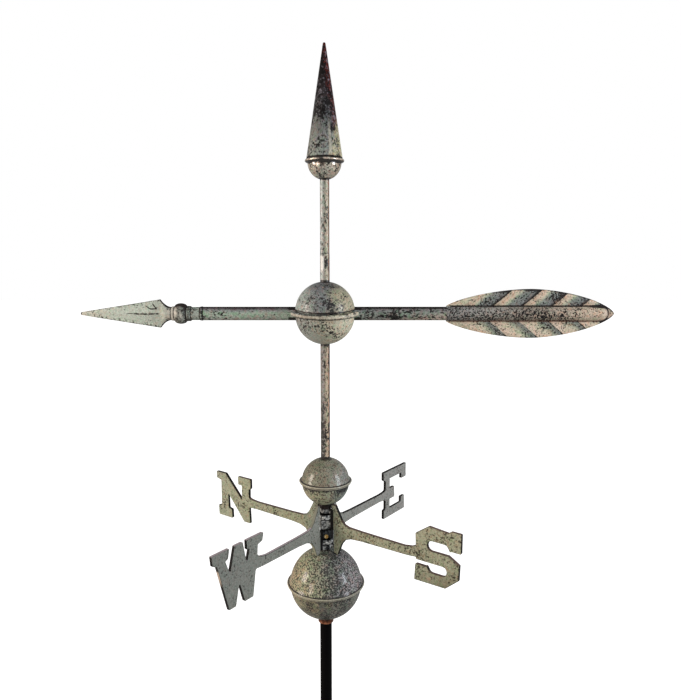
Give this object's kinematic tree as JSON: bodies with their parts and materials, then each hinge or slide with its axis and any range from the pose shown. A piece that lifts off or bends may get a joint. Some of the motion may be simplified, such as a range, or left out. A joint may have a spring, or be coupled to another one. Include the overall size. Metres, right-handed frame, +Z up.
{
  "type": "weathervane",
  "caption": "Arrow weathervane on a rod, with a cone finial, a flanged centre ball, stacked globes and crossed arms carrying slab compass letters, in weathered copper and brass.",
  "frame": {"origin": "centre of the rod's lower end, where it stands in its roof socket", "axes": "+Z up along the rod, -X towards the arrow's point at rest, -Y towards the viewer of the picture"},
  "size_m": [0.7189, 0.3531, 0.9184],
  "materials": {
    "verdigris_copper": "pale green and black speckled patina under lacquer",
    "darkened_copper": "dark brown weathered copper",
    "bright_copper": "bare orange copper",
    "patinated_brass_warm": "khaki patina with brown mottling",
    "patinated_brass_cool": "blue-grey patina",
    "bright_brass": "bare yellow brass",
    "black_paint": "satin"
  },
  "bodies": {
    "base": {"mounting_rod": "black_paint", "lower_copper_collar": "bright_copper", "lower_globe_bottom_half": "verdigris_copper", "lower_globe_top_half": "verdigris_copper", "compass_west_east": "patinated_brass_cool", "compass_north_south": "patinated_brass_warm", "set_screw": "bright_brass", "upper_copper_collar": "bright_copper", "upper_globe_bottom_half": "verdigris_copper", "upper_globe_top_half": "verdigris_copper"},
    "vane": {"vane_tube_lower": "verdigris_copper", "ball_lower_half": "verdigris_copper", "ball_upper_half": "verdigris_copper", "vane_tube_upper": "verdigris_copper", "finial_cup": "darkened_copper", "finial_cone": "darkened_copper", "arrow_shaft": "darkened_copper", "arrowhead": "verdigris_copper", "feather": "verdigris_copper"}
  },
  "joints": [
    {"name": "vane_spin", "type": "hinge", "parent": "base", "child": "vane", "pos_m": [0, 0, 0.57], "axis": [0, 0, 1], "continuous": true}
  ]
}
● ● ● ● ● ● ●
* _Given request_
Recite the full listing above exactly.

* _Written answer_
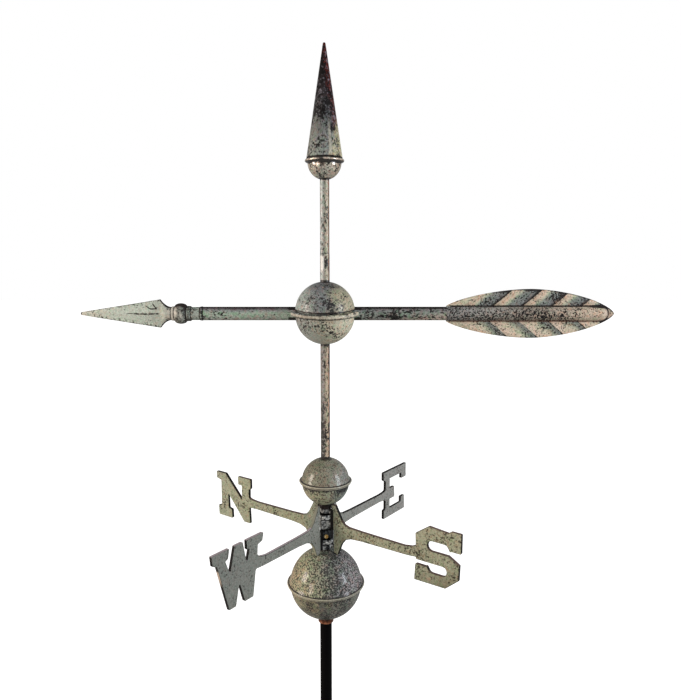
Give this object's kinematic tree as JSON: bodies with their parts and materials, then each hinge or slide with its axis and any range from the pose shown. A piece that lifts off or bends may get a joint. Some of the motion may be simplified, such as a range, or left out. A joint may have a spring, or be coupled to another one. Include the overall size. Metres, right-handed frame, +Z up.
{
  "type": "weathervane",
  "caption": "Arrow weathervane on a rod, with a cone finial, a flanged centre ball, stacked globes and crossed arms carrying slab compass letters, in weathered copper and brass.",
  "frame": {"origin": "centre of the rod's lower end, where it stands in its roof socket", "axes": "+Z up along the rod, -X towards the arrow's point at rest, -Y towards the viewer of the picture"},
  "size_m": [0.7189, 0.3531, 0.9184],
  "materials": {
    "verdigris_copper": "pale green and black speckled patina under lacquer",
    "darkened_copper": "dark brown weathered copper",
    "bright_copper": "bare orange copper",
    "patinated_brass_warm": "khaki patina with brown mottling",
    "patinated_brass_cool": "blue-grey patina",
    "bright_brass": "bare yellow brass",
    "black_paint": "satin"
  },
  "bodies": {
    "base": {"mounting_rod": "black_paint", "lower_copper_collar": "bright_copper", "lower_globe_bottom_half": "verdigris_copper", "lower_globe_top_half": "verdigris_copper", "compass_west_east": "patinated_brass_cool", "compass_north_south": "patinated_brass_warm", "set_screw": "bright_brass", "upper_copper_collar": "bright_copper", "upper_globe_bottom_half": "verdigris_copper", "upper_globe_top_half": "verdigris_copper"},
    "vane": {"vane_tube_lower": "verdigris_copper", "ball_lower_half": "verdigris_copper", "ball_upper_half": "verdigris_copper", "vane_tube_upper": "verdigris_copper", "finial_cup": "darkened_copper", "finial_cone": "darkened_copper", "arrow_shaft": "darkened_copper", "arrowhead": "verdigris_copper", "feather": "verdigris_copper"}
  },
  "joints": [
    {"name": "vane_spin", "type": "hinge", "parent": "base", "child": "vane", "pos_m": [0, 0, 0.57], "axis": [0, 0, 1], "continuous": true}
  ]
}